What is the Heartland Challenge?
Not familiar with the competition? The Heartland Challenge is a competition organized by the University of Arkansas Office of Entrepreneurship and Innovation with the goal of simulating the real-world experience of pitching a high-growth business venture and raising the capital needed to get it off the ground. This not only provides students with valuable experience that will help them in future entrepreneurial roles, but it also provides them with skills and networking opportunities that will benefit them regardless of their ultimate career path.

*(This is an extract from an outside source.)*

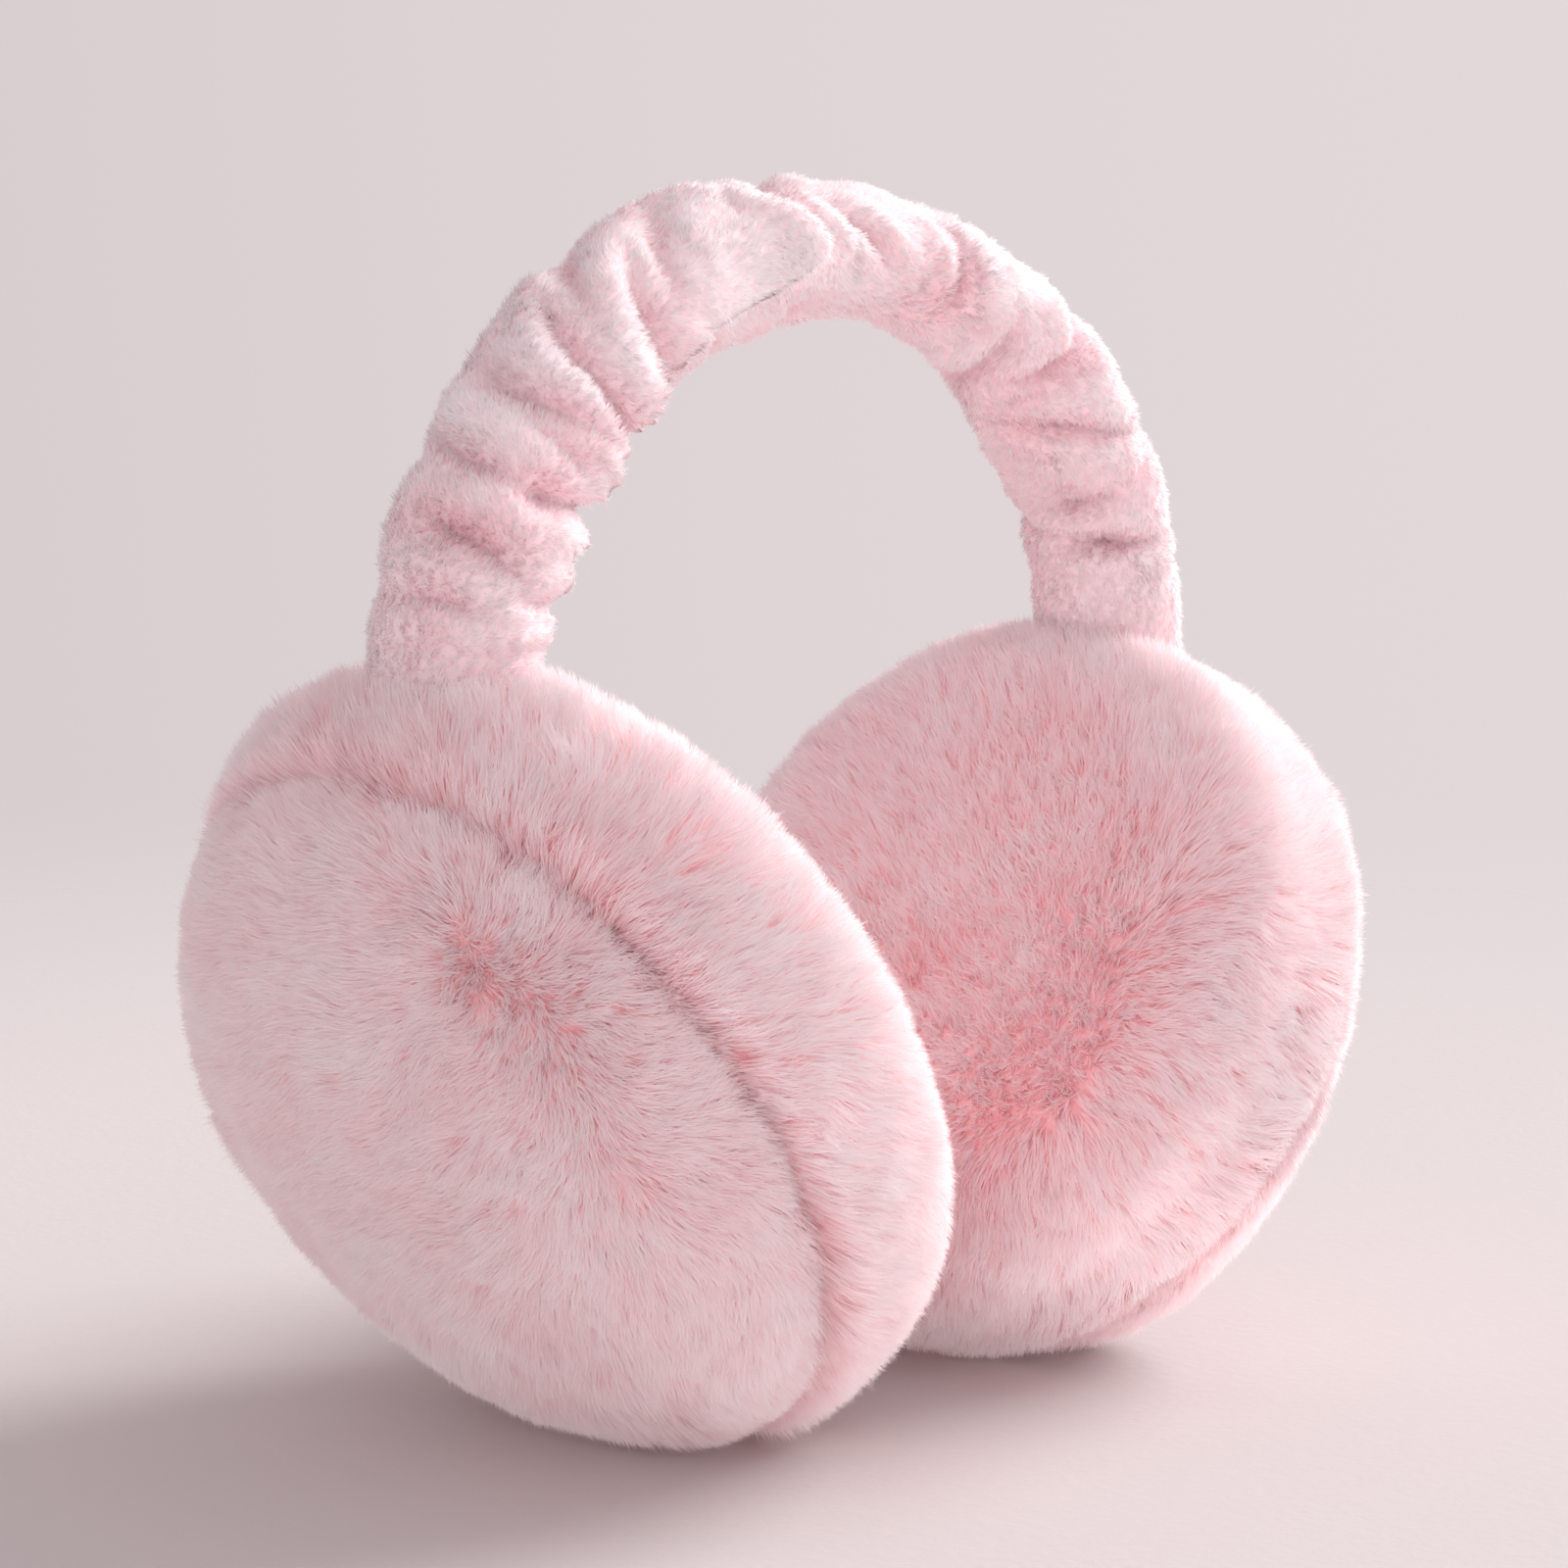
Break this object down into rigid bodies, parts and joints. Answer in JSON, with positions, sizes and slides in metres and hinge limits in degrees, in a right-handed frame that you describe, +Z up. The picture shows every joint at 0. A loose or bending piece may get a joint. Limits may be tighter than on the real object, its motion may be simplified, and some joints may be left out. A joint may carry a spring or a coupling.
{
  "type": "fluffy earmuffs",
  "caption": "Fluffy over-ear earmuffs: a gathered plush sleeve over a head band, joining round stuffed fur cups that lean outward at the top and stand on their lower edges.",
  "frame": {"origin": "centre of the bounding box's underside, on the surface that the cups stand on", "axes": "+X from the left cup to the right cup, +Y to the back, +Z up"},
  "size_m": [0.2018, 0.1316, 0.1901],
  "materials": {
    "plush_sleeve": "short velvety pile, pale pink, matte with a soft sheen",
    "long_fur": "dense soft faux fur, pale pink tips over deeper pink roots, matte"
  },
  "bodies": {
    "root": {"headband_sleeve": "plush_sleeve", "left_dome_fur": "long_fur", "left_pad_fur": "long_fur", "right_dome_fur": "long_fur", "right_pad_fur": "long_fur"}
  },
  "joints": []
}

Of course, while this is a fantastic opportunity for everyone involved, it’s not just about the experience and connections. After all, it is a competition. Eligible student-created businesses go head-to-head for significant cash prizes, with first place taking home $50,000 to advance their venture.
Our Role in the Challenge
Now, where do we come into all of this? From the beginning, we at Delta Solar have had the future in mind. The energy sector is experiencing major changes. The innovation cycle typical to semiconductors has been imposed onto an industry that is used to thinking in decades. One of our founders, UA alumnus and STEM education advocate Doug Hutchings, always points out that this rapid technological advancement creates outsized opportunities for energy consumers and the entrepreneurs who focus on adding value. Delta Solar works to continuously push the boundaries of innovation and utilize the best technologies for each project.
In fact, Doug’s entrepreneurial journey began at the University of Arkansas in their new venture development courses. This ultimately led to $317,500 in non-dilutive funding to launch their business, and more importantly, it allowed him to build a strong network across the country. Delta Solar, like Doug’s other ventures, would not have been possible without the experience gained from going through startup competitions like the Heartland Challenge. We recognize that thorough, innovative science and boundary-pushing technology are the way to a better future for all of us and we want to reward students who work toward that goal through long-term enterprises.
We keep a fairly skinny marketing budget at Delta Solar in an effort to keep costs as low as possible for our customers but investing in the next generation of entrepreneurial talent was a no-brainer for us. So, we decided to throw our hat in the ring and developed the Delta Solar Innovation Award. We hope it will further inspire the change we want to see in the industry, scientific community, and the world at large by awarding the prize to the team that pitches the most groundbreaking and community-supporting business venture. As to be expected, we were extremely excited to see what the semifinalists had to offer and are proud to be a sponsor of the Heartland Challenge.
This year’s challenge featured 12 semifinalist teams from eight universities, with business projects ranging from medical advances to sustainability technologies. With ideas that fundamentally transform broken systems, these students demonstrate the best of entrepreneurial thinking.
While we think that all of the teams had fantastic business ideas, we’re especially excited about the winner of the Delta Solar Innovation Award, Urogix from Washington University in St. Louis. Urogix is working on an implantable device for the treatment of benign prostatic hyperplasia (BPH). Their minimally invasive solution is projected to be cost-effective, avoid complications, and encourage patients to consider surgery rather than relying on medications. Urogix is currently working on the device’s production and hopes to submit a 510(k) to the FDA by 2022.
We are thrilled to be able to play a small roll in supporting the Urogix team in their mission, and we look forward to tracking their progress as they work to improve health outcomes for the 30 million patients who annually deal with symptoms of BPH!